I think the top one, higher than the blue circle, is a vent hole for the pump.
The blue one I thought about it, it is clearly just under the normal fuel level, as Pin_Head said it let fuel on top of the pump I think its role could be to keep the leather gasket of the pump wet and not let it dry.
 
Is that schematic pic above from a Toyota FSM and the correct one for your carb? If so, it shows two holes. You have two holes. I don't know, I tend to migrate back to the FSM when questions like this confront me. Maybe Mark @65swb45 will pop in, he's very knowledgeable about these things.
 
The schematic is from the 1975 2F manual, so not the F manual. The last F manual is from 1971-2 and often things related to the F.5 are closer to the 2F, but the main reason is that the F manual doesn't provide a cut view with all the fuel passages like the 2F manual, so does not provide a way to understand how the carb is working inside.
But yes it could have some differences between a 1974 F carb and 1975 2F carb (at least the vacuum secondary I know of) so maybe it's an explanation for the missing hole.

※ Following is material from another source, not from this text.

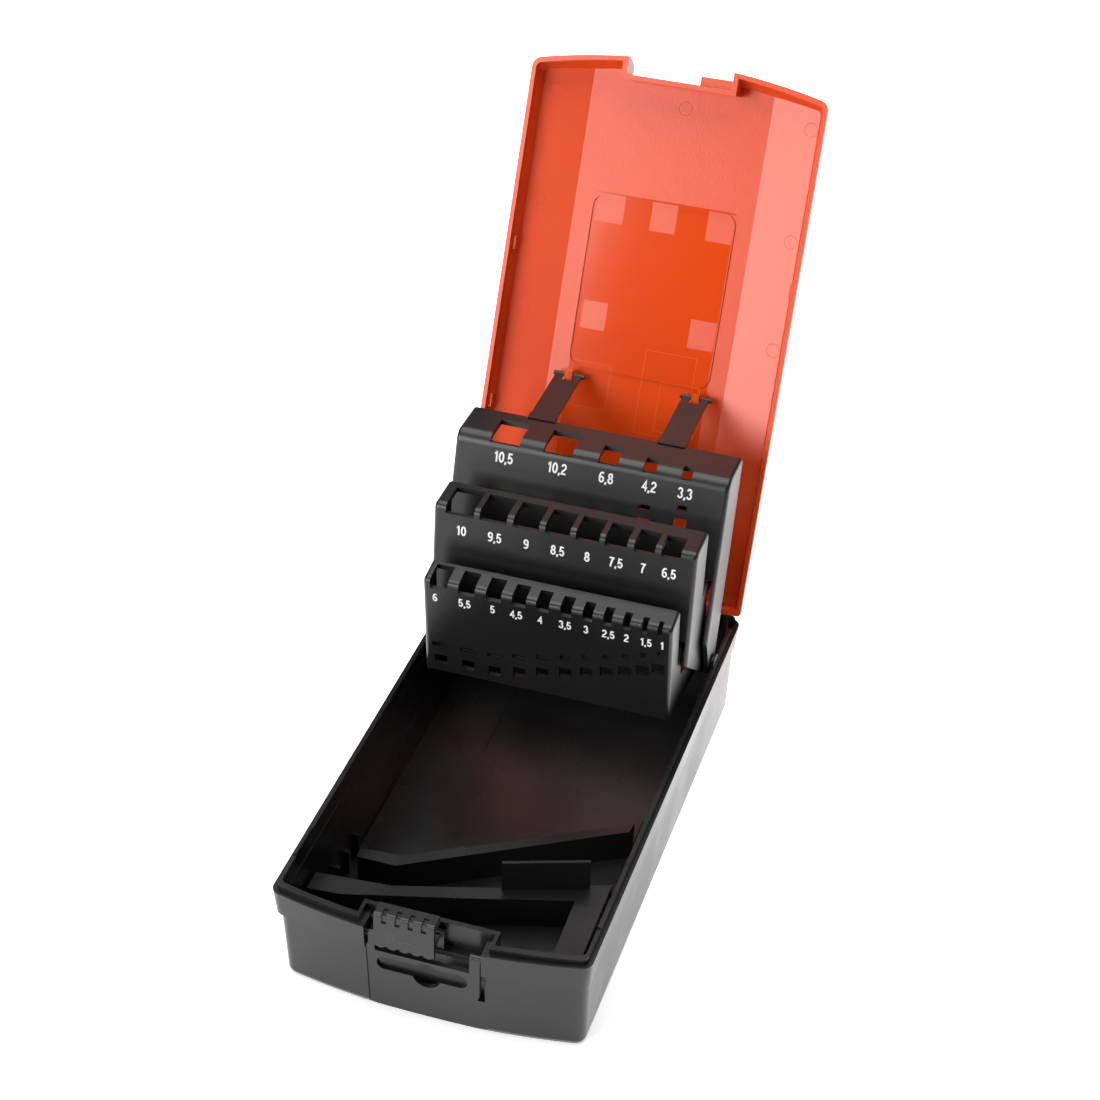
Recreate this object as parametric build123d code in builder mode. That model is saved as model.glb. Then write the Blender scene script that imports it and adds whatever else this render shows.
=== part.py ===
from build123d import *
from math import atan2, cos, degrees, radians, sin, tan
import os

# Drill bit case: open tray, hinged lid, three perforated drill holders that fold up in steps
# when the lid opens, two pull straps, a sliding latch and a fold-out hanger.
# Millimetres. X to the right, Y to the back (hinge side), Z up, origin under the tray's centre.
# The parts stand in the open position.

# ---------------------------------------------------------------- driving dimensions
case_half_width = 55.0          # over the belt of the tray
case_half_length = 98.15        # corners of the belt, front and back
front_bow = 6.8                 # how far the front bulges between its corners
corner_radius = 4.0

belt_bottom = 31.1              # the belt is the wide band round the top of the tray
belt_top = 40.9                 # parting line with the lid
lip_top = 43.2                  # upstand inside the belt, which the lid drops over
wall = 1.8
floor_top = 2.0

lid_open_angle = 115.0
hinge_y, hinge_z = 93.85, 46.24
hinge_pin_radius = 1.2
hinge_boss_radius = 2.6

lid_half_width = 56.0
lid_roof = 52.2                 # outside of the roof when the lid is shut
roof_flat_half_width = 34.3     # the middle band of the roof is flat, the side bands slope
roof_side_drop = 2.9            # fall of the side bands to the skirt

pivot_y, pivot_z = 66.2, 42.8   # common pivot of the three holders
pivot_pin_radius = 1.7
pivot_boss_radius = 4.3
running_fit = 0.05              # radial play of a pin in its bore

notch_half_width = 20.0         # latch notch in the front of the belt
notch_back = -95.5              # outer face of the notch's back wall
pocket_floor = 15.0             # bottom of the pocket behind the hanger

shelf_top = 26.0                # stop for the drills of the middle holder
pocket_top = 14.0               # stop for the drills of the front holder


# ---------------------------------------------------------------- helpers
def side_plane(x):
    """Plane across the case at x, whose sketch coordinates are (y, z)."""
    return Plane(origin=(x, 0, 0), x_dir=(0, 1, 0), z_dir=(1, 0, 0))


def block(x, y, z, mode=Mode.ADD):
    """Rectangular block from its (low, high) extents along each axis."""
    with Locations(((x[0] + x[1]) / 2, (y[0] + y[1]) / 2, (z[0] + z[1]) / 2)):
        Box(x[1] - x[0], y[1] - y[0], z[1] - z[0], mode=mode)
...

On my previous picture compared to the schematic the main jet hole was not visible, it was slightly more to the right than the picture. The 2 main jets are horizontal and lined with the bowl drains, I think this is a very common design of all double bodies Aisan carbs.

Here is how I identify all the holes in the bowl:
1651530964519.png

This picture wasn't made to look at the holes but it's my only one where they are all "visible" so even if blurred and dark it gets the idea of where they are.